Business

Tire pressure

With commodities in hot demand, the cost of mining-truck tires is soaring to $100,000—each

Tire pressure

Bloomberg/Getty Images

There are a number of ways to profit from a commodity bull market. One is savvy stock-market betting on things like coal and iron ore. Another is digging out as much of the stuff as possible while prices are high. A third one: selling giant tires.

They are the rubber whoppers, measuring about 3.5 m in diameter, used on the wheels of mining trucks. Resurgent global growth and China’s appetite for raw materials haven’t just propelled gold over US$1,600 an ounce, they have also tripled the price of mining-truck tires, Bloomberg News reports. Normally about $30,000 to $60,000 apiece, the gargantuan tires are now selling for up to $100,000, or as much as the combined pre-tax annual income of an average Canadian couple with two kids. When one considers that mining trucks run on six wheels and wear out tires in about 12 months, the cost of keeping a mining vehicle on the road could be $600,000 a year.

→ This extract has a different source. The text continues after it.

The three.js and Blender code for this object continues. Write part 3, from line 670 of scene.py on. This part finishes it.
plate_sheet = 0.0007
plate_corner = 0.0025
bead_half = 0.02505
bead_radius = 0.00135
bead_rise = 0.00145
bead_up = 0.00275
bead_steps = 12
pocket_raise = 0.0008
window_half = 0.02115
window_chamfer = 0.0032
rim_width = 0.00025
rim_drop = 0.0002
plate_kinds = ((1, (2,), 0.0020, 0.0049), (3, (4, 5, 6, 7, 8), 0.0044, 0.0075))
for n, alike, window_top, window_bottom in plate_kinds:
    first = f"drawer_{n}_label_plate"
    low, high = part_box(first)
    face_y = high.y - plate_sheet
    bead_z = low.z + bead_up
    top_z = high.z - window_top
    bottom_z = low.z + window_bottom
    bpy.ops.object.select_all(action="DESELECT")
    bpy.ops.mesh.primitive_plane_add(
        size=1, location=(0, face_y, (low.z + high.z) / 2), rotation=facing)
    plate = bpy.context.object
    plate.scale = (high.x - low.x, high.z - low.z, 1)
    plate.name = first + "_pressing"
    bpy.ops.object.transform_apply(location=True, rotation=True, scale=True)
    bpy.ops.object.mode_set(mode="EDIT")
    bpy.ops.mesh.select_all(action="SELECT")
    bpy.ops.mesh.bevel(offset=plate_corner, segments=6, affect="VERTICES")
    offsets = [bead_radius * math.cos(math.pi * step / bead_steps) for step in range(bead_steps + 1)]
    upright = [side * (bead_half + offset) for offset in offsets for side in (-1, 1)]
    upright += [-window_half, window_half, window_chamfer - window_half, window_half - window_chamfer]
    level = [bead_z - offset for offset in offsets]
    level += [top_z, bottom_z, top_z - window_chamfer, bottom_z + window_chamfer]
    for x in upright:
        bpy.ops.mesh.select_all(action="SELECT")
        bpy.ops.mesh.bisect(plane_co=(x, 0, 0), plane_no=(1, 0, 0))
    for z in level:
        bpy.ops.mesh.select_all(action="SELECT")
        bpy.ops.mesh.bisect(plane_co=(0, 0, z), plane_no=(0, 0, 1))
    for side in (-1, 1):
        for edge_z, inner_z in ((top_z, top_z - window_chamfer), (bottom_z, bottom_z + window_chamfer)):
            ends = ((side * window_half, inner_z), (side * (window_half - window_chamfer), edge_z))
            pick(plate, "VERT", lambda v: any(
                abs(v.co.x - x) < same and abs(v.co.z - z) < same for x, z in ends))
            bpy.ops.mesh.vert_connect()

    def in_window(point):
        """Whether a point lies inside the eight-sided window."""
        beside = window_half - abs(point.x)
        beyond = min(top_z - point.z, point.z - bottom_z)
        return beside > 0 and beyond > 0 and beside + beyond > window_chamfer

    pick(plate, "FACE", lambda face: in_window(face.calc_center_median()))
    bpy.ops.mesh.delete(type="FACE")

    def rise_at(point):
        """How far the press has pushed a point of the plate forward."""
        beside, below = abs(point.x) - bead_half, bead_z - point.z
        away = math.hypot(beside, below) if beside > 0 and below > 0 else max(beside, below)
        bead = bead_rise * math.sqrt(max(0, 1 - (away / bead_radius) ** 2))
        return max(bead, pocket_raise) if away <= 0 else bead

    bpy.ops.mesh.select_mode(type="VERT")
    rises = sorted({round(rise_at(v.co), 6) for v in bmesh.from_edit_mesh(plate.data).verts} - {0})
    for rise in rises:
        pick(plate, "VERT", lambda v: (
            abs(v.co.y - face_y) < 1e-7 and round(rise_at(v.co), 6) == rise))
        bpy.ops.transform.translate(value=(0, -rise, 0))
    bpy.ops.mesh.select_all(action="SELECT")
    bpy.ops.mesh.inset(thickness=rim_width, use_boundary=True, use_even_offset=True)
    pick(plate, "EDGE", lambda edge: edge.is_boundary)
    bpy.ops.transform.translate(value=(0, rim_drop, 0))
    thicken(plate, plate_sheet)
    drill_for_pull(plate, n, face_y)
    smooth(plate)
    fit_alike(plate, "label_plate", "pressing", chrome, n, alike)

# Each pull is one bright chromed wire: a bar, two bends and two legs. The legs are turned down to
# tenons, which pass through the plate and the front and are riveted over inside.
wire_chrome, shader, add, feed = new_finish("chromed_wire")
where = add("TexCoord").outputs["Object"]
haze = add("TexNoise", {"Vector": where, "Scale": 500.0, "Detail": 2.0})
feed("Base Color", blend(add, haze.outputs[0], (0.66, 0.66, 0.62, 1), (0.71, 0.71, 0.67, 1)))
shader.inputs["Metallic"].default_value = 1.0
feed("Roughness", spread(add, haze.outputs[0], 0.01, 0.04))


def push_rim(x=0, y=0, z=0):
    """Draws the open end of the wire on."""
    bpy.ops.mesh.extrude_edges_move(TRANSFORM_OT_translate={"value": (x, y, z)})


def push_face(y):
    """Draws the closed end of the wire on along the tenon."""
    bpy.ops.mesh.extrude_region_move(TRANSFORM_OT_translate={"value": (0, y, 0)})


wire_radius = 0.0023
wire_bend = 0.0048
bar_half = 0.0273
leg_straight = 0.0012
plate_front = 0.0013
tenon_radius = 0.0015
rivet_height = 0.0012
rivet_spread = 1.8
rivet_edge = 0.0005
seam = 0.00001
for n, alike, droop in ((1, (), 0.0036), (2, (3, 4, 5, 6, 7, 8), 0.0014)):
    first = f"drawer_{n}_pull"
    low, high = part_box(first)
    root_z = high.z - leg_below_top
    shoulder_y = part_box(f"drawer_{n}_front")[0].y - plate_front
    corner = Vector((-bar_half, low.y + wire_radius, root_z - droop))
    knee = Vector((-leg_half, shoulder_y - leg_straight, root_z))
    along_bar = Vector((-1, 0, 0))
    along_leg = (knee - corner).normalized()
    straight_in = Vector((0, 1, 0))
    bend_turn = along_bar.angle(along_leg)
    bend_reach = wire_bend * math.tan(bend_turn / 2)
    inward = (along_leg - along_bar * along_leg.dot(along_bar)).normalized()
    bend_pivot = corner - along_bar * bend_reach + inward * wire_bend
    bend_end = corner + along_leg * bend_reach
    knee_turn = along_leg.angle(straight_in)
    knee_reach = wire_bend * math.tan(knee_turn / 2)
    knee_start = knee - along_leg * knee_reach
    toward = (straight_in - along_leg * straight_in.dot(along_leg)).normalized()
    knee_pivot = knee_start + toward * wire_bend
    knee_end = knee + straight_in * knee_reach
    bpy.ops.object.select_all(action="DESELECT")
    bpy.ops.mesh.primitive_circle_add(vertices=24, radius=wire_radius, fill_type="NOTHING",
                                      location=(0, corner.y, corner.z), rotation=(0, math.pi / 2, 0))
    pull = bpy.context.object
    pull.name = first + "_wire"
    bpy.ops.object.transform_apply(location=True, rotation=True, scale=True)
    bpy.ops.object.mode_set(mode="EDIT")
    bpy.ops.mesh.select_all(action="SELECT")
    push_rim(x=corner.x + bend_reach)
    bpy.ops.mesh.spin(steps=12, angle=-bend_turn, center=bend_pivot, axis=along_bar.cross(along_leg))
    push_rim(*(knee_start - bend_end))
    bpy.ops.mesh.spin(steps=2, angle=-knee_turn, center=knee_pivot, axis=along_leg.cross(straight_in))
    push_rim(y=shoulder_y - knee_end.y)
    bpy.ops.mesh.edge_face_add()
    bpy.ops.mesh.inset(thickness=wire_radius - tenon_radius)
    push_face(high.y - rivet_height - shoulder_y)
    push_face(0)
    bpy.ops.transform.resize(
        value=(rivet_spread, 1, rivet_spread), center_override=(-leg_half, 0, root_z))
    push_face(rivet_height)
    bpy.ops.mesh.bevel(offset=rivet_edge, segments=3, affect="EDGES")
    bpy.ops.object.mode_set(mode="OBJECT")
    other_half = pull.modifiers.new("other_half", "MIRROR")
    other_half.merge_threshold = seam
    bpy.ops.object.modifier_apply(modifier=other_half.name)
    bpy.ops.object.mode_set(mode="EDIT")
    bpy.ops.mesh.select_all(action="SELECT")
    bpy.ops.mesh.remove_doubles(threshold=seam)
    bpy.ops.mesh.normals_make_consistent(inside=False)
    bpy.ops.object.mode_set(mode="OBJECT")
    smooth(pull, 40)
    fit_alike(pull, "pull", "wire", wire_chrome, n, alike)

Big mining conglomerates such as Rio Tinto and BHP Billiton, and mining equipment giants such as Caterpillar, are relatively sheltered from the current price hike because they rely on contracts based on considerably lower figures, according to Kevin Rohlwing of the Tire Industry Association. But unless another crisis cools off the global demand for commodities, the supply squeeze is likely to last. In fact, the current market resembles the first half of 2008, when giant tires reached $150,000 apiece. “The bottleneck is typical” when the economy heats up, says Rohlwing.

In the short term, though, tire manufacturers can hardly scale up production. One tire press churns out about one giant tire per day—compared to 20 regular car tires—says Rohlwing, and building an additional press takes around 18 months. And with the price of natural rubber nearly doubling over five years, from $1.25 per ounce in 2006 to $2.24 this year, he says, mining truck tires “are only going to get more expensive.”